Though Lydia in the novel considers herself “plain as a loaf of bread,” we readers know from having seen her in paintings that Mary saw her differently, and Chessman shows us that three-dimensional woman. We read that she confides to Mary’s friend Edgar Degas, a man she dislikes, about her impending death and says, “I have nothing to leave behind.” But then, in a last letter to Mary, she writes about how she will dissolve in death and how Mary will think she will dissolve too. She continues, “You will remember me because you caught my soul in paint.”
And as we read, we can see her soul, in the writing and in the color reproductions of five paintings in the book that enhance the storytelling.
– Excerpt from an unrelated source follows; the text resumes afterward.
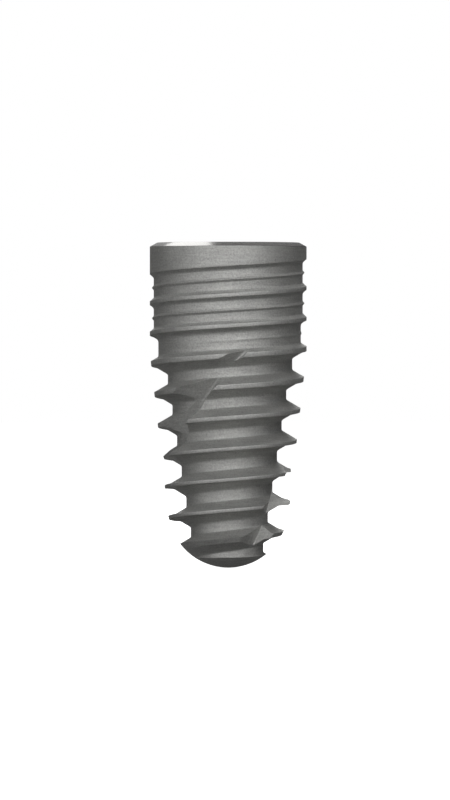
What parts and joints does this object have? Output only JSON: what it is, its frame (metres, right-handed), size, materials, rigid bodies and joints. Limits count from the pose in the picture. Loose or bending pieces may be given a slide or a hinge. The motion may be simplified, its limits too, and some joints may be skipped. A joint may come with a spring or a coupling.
{
  "type": "dental implant",
  "caption": "Tapered, threaded titanium implant body with a bevelled platform, a hexagonal socket over a screw bore, helical cutting flutes and a domed apex.",
  "frame": {"origin": "centre of the platform, the flat ring that the abutment sits on", "axes": "+Z along the implant's axis, out of the socket; the apex points down -Z; flats of the hexagonal socket face +Y and -Y"},
  "size_m": [0.0042, 0.0042, 0.0085],
  "materials": {
    "blasted_titanium": "blasted and etched, matt grey, with a machined bevel, platform and socket"
  },
  "bodies": {
    "root": {"implant_fixture": "blasted_titanium"}
  },
  "joints": []
}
Chessman’s writing is so effective and so true to the period that she had me see more deeply into Cassatt’s paintings and appreciating these works that I always more than ever before.
Paintings also have a place in The Bird Artist by Howard Norman, another book I encountered in a book group. Fabian Vas, the novel’s narrator, is a young man who paints birds in his hometown of Witless Bay, Newfoundland, in the early 1900s. He tells us this in the first paragraph of the book, when he also confesses to the murder of the lighthouse keeper, Botho August. Quickly readers begin to learn about the young boy who later takes someone’s life. With a librarian they pore over an artist’s hand-colored engravings of flowers, seeds, wild animals, and especially birds. She says to him:
“To you, Fabian, I imagine this work is as important as Leonardo Da Vinci’s.”
“Who’s Leonardo Da Vinci?”
“A great genius.”
“Did he paint birds?”
“Truth be told, I don’t know. He never painted them in Newfoundland.”
Fabian was a young boy, and his ignorance is not surprising, but the conversation underlines that they lived in a small, remote place. The book shows the evolution of the youngster, with his naïveté but also yearnings and the tensions in the small town. The New York Times book reviewer Michiko Kakutani described The Bird Artist as “part allegory, part coming-of-age story, and part murder melodrama.” That’s true, but I’d add that it’s also a book of place, of time, of humor, and of deep sensitivity.
I’ve gone on to read many of Howard Norman’s books and think they should be on every readers must-read list.
I can’t wait to see what my groups have in store for me next.